Journalist cut off mid-broadcast as five-month protest is evicted

by
Sarah Lazare, staff writer

Greek riot police raided the country's shuttered ERT public broadcasting station headquarters on Thursday, cutting off journalist Nikos Tsimbidas mid-broadcast as he reported from the scene of a five-month-long occupation led by former workers.

“Believe me, it's a shocking experience to be on the mic with two platoons of riot police surrounding the live broadcasting booth,” he said on air, the Independent reports. “We are being removed, I've just been informed that it appears orders have been given for me to stop talking.”

The police violently removed approximately 50 former workers and detained at least four people, according to a police spokesman, with Tsimbidas among them.

Meanwhile, police fired teargas against the reported 300 people who gathered outside of the station chanting in support of those under siege inside.

Journalists have continued to transmit broadcasts over the internet for the five months since their station went dark, but after the raid, the station went silent.

The eviction appears an attempt to snuff out an ongoing demonstration that has become a flashpoint of public opposition to harsh austerity measures driven by the Greek government at the behest of its IMF and EU lenders.

The conservative-led Greek government sparked public outrage in June when it suddenly shuttered the ERT station—the country's only publicly funded station—and fired its 2,656 workers, as part of its anti-austerity agenda.
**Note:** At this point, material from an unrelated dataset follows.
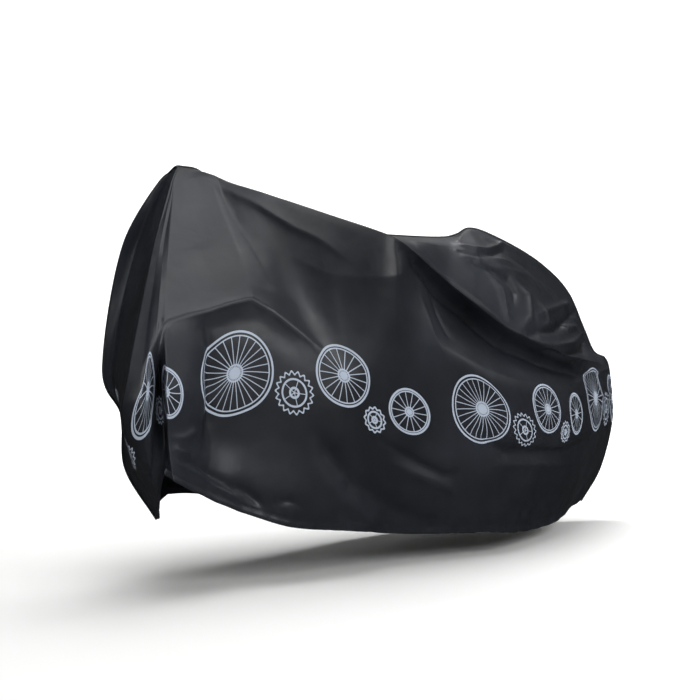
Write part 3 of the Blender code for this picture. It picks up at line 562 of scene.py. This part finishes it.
@dataclass(frozen=True)
class PevaFilm:
    """Calendered PEVA film, dyed black: smooth and half glossy, with a fine embossed grain.

    Its gloss shows every fold as one soft light face beside a near-black one.
    """

    shade: str = "#1b1d22"  # colour of the film
    dust: str = "#262930"  # colour of its chalky bloom, which lightens it in soft patches
    ink: str = "#a3adbc"  # colour of the printed band
    roughness: float = 0.40  # roughness of the bare film
    # Lowest and highest change that handling makes to the roughness.
    handling: tuple[float, float] = (-0.05, 0.07)
    ink_matt: float = 0.12  # how much rougher the ink is
    refraction: float = 1.49  # the film's refractive index
    sheen: float = 0.34  # strength of its gloss; clean film has 0.5, and dust takes some of it
    bloom: float = 0.3125  # spacing of the dusty patches
    wear: float = 1 / 14  # spacing of the handled patches
    # Spacing of the embossed grain. The real one is 0.4 mm, drawn coarser to show.
    grain: float = 0.0016
    grain_depth: float = 0.0006  # depth of the grain
    crinkle: float = 0.045  # spacing of the soft crinkles between creases
    crinkle_depth: float = 0.004  # depth of the crinkles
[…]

The closure prompted mass protests including a series of labor strikes backed by Greece's biggest unions.

The government's plan to restructure ERT has been denounced as "violent" by the Democratic Left party, which quit the ruling coalition in protest of the closure.

Maria Margaronis, writing for The Nation, says the violent raid of protesting journalists exposes Greece's slide into authoritarianism as austerity and poverty grip the country. She writes, "The image is the message: platoons of armoured representatives of the state evicting a few dozen journalists and locking the doors with handcuffs."

Before he was cut off, Tsimbidas called for a "magnificent demonstration, not just for ERT, not for our jobs, but for democracy itself, against…this virulent repression, this rewind through decades, for all the things we should have stood up for but couldn’t…"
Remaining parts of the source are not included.